Half of young voters believe there hasn’t been enough discussion of cybersecurity in the current election campaign and a small majority say a candidate’s stance on the issue would influence their decision whether to support them.
For the survey as a whole, Zogby surveyed 3,779 adults ages 18–26 in Australia, Germany, Japan, Jordan, Poland, Qatar, Saudi Arabia, Singapore, Turkey, United Arab Emirates, United Kingdom and the United States. For the U.S. data reported here, there was 1,007 respondents.
This increasing awareness appears to correlate with a growing number of young people (nearly half of all respondents) who have heard news about cyberattacks in the past year; and with larger numbers saying they had access to cybersecurity activities like training.
The number of young adults who said they had read, heard or seen news about a cyberattack in the past year rose by 15 percentage points from 2015 to 2016 — from 33 percent to 48 percent. In the U.S., the figure nearly doubled from 36 percent in 2015 to 64 percent this year.

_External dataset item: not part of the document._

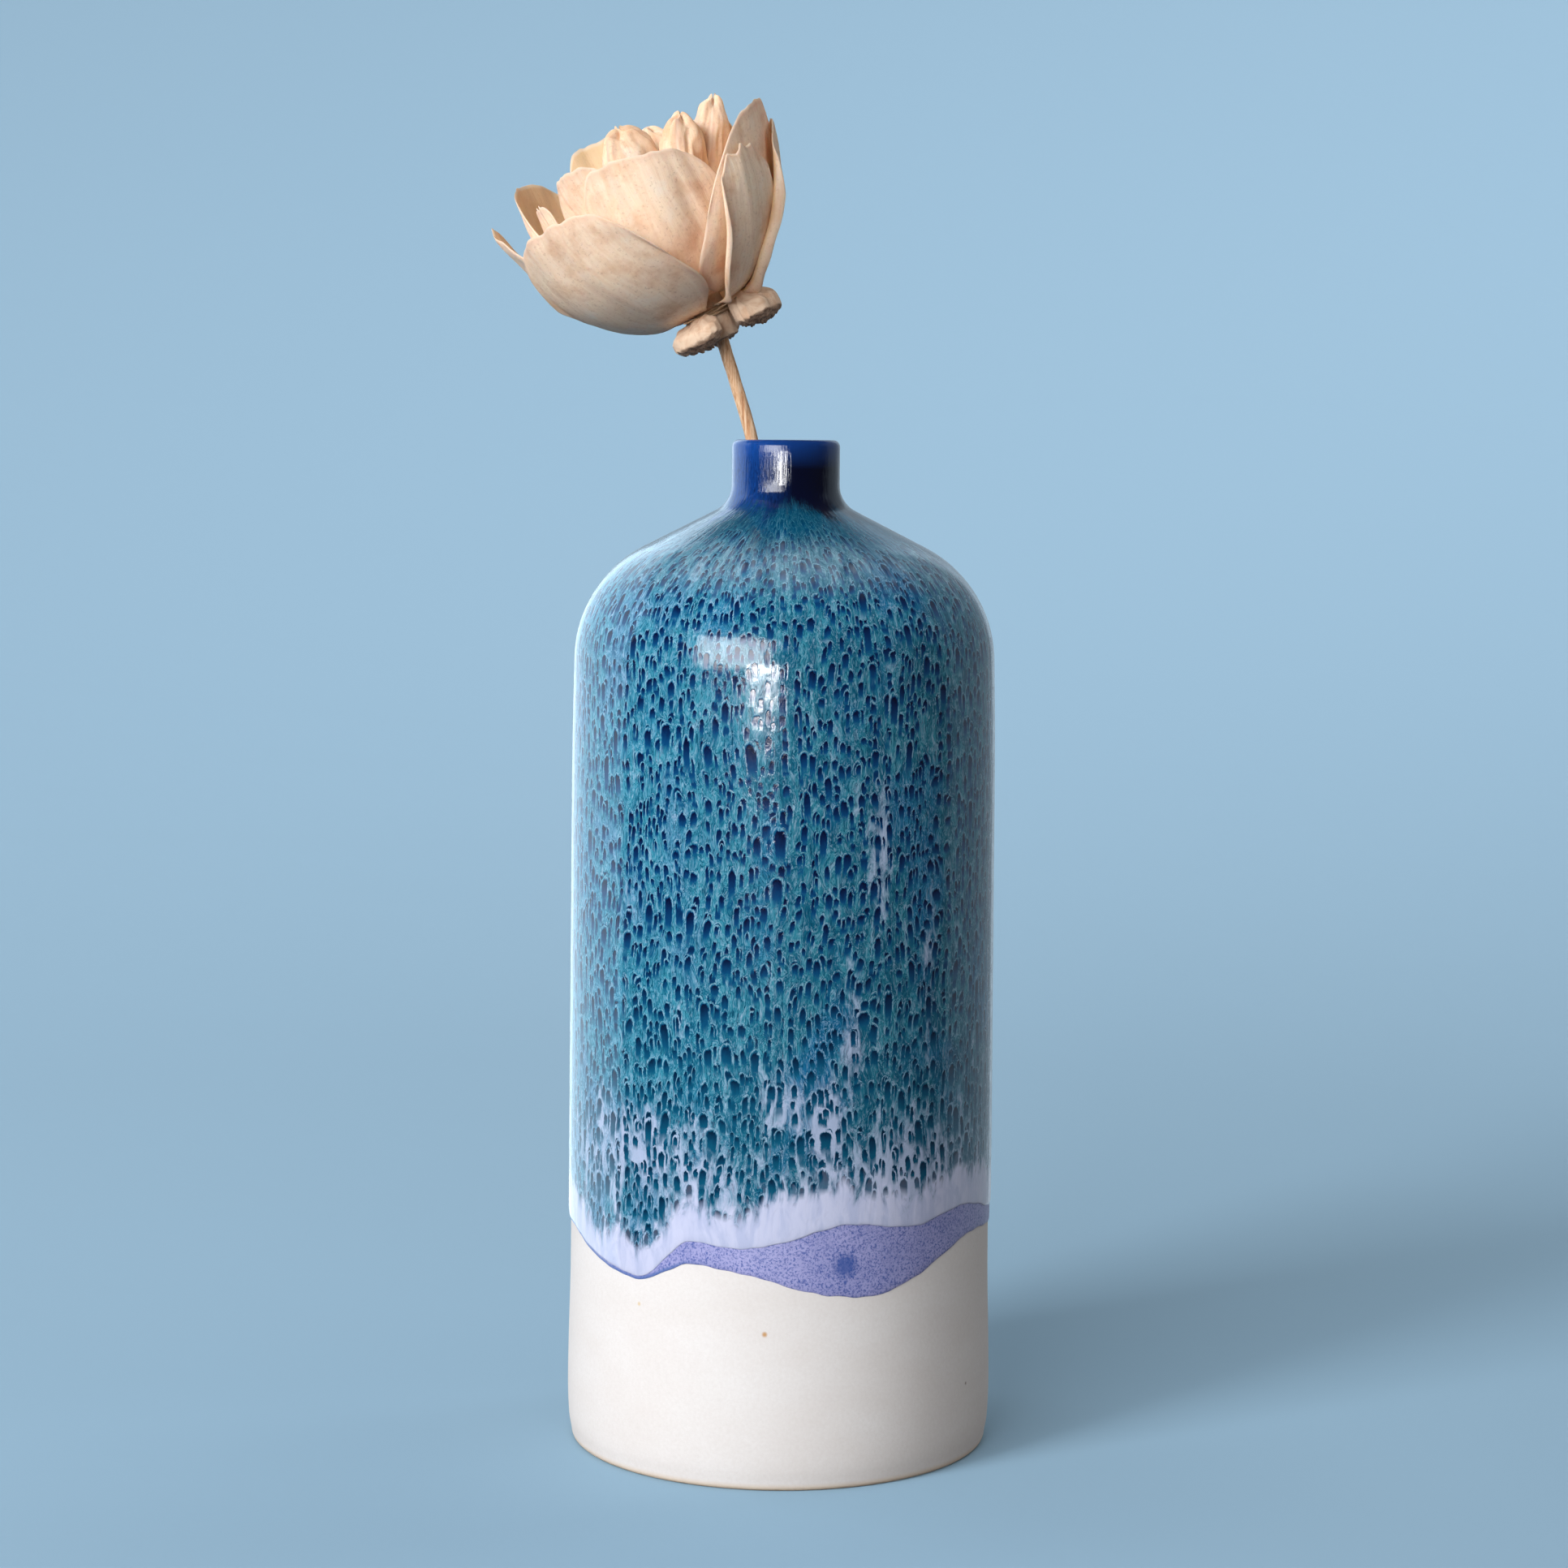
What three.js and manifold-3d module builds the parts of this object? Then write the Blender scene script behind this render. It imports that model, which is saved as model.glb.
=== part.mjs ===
// A glazed ceramic bud vase that holds one dried wood-shaving flower on a stick.
//
// Units are millimetres and +Z is up. The origin is the centre of the flat base that the vase stands on.
// The vase faces -Y, and its stem leans towards -X. Azimuths are in degrees about +Z, from +X towards +Y.
// The pot, its two glaze coats, the stick and each piece of the flower are separate solids.

import * as THREE from 'three';
import Module from 'manifold-3d';
import { mergeVertices } from 'three/addons/utils/BufferGeometryUtils.js';

// ---- the pot ----

const CLAY_RADIUS = 39.7; // of the bare clay at mid height
const SHOULDER_RADIUS = 39.1; // where the shoulder starts to turn in
const SHOULDER_HEIGHT = 148;
const SHOULDER_BEND = 23.5; // radius of the shoulder's curve
const SLOPE = 27; // degrees above level, of the shoulder where it runs up to the neck
const NECK_RADIUS = 9.6;
const NECK_BEND = 6; // radius of the hollow curve at the foot of the neck
const LIP_HEIGHT = 188.05; // centre of the full-round lip
const LIP_CENTRE = 8.825; // radius of the circle that the lip's centre runs on
const WALL = 3.5;
const FLOOR = 5;
const FLARE_RADIUS = 40; // the bare clay swells a little above its foot
const FOOT_EDGE = 1.2; // size of the rounded edge of the foot
const INSIDE_CORNER = 3.5;
const POT_SIDES = 48;

// Each coat is a skin between two offsets from the clay.
const BASE_COAT = { inside: 0.05, outside: 0.27, top: 62 };
const RUNNING_COAT = { inside: 0.32, outside: 0.5, inNeck: 178 };
const HEM_ZONE = 60; // above this height a coat is the same all round

// Crests and hollows of each coat's lower edge, as [azimuth, height].
const BASE_HEM = [
  [-170, 42.2], [-131, 36.6], [-113, 40.9], [-66, 35.3], [-26, 43.2],
  [8, 41.5], [45, 36.5], [80, 41.8], [112, 38.2], [150, 43.5],
];
const RUNNING_HEM = [
  [-170, 42.8], [-130, 37.3], [-113, 45.1], [-100, 44.5], [-71, 48.8], [-53, 47.1],
  [-35, 49], [-4, 45.5], [30, 47.5], [58, 41], [85, 47.2], [115, 43], [150, 47],
];

// ---- the stick ----

const STICK_RADIUS = 1.22;
const STICK_FOOT = [31, 5.35]; // x and z where it stands on the inside floor
const STICK_AT_LIP = [-6.15, 188.05]; // where it leans on the lip
const STICK_TOP = [-12.2, 208.2]; // where it enters the flower
const STICK_IN_CORE = 4.2;
const STICK_SIDES = 10;

// ---- the flower ----

const HEAD_ORIGIN = [-13, 0, 211];
const HEAD_LEAN = 27; // degrees from upright, towards -X
const PETAL_THICKNESS = 0.6;
const PINWHEEL = 0.7; // each petal's one edge stands out this far and its other edge in, to pass its neighbours
const CLAW = 1.5; // half the width of a petal where it leaves the core
const CORE_WAIST = 2.9;
const BORE_CLEARANCE = 0.3;

// Where the petals of each ring start on the core: radius and height in the head's own frame.
const RINGS = [
  { radius: 3.6, height: 3.1 },
  { radius: 3.6, height: 5.3 },
  { radius: 4.4, height: 8 },
];

// Azimuth, half width, and the radius and height of the tip, in the head's own frame. A belly under 1 makes the
// petal's side straighter, and a slant makes its end lower on the side of the higher azimuth.
const PETALS = [
  { name: 'petal_front_left', ring: 0, azimuth: -142, half: 16.5, tipRadius: 29.5, tipHeight: 32, belly: 0.95 },
  { name: 'petal_left', ring: 0, azimuth: 170, half: 13, tipRadius: 29, tipHeight: 35.5, belly: 0.92 },
  { name: 'petal_back_left', ring: 0, azimuth: 116, half: 13, tipRadius: 27.5, tipHeight: 32, belly: 0.92 },
  { name: 'petal_back_right', ring: 0, azimuth: 62, half: 11.5, tipRadius: 26.5, tipHeight: 31, belly: 0.95 },
  { name: 'petal_far_right', ring: 0, azimuth: 8, half: 9, tipRadius: 26, tipHeight: 28, belly: 0.88 },
  { name: 'petal_front_right', ring: 0, azimuth: -49, half: 9, tipRadius: 27.5, tipHeight: 27.5, belly: 0.95 },
  { name: 'petal_front', ring: 1, azimuth: -88, half: 14.5, tipRadius: 20.5, tipHeight: 35, slant: 0.09 },
  { name: 'petal_right', ring: 1, azimuth: -31, half: 12, tipRadius: 26, tipHeight: 36.5, belly: 0.92, slant: -0.05 },
  { name: 'petal_back', ring: 1, azimuth: 38, half: 8.8, tipRadius: 18.5, tipHeight: 37 },
  { name: 'petal_rear_fold', ring: 1, azimuth: 87, half: 10.5, tipRadius: 20.5, tipHeight: 39.5 },
  { name: 'petal_left_cup', ring: 1, azimuth: 140, half: 15, tipRadius: 25.5, tipHeight: 40 },
  { name: 'petal_mid_left', ring: 2, azimuth: -134, half: 8.5, tipRadius: 19.2, tipHeight: 37 },
  { name: 'petal_inner_left', ring: 2, azimuth: 177, half: 4.5, tipRadius: 18.4, tipHeight: 36 },
];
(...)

Globally, the survey found significant increases in the numbers of young people who said they had access to cybersecurity activities like training or competitions. The proportion of respondents saying such cyber programs were available to them increased by 26 percent to 68 percent, compared with 54 percent last year. The jump was largely driven by respondents in the U.S. and Europe, with much smaller increases in Asia and the Middle East.
There is a significant gender gap here: nearly twice as many men as women say they know about such activities.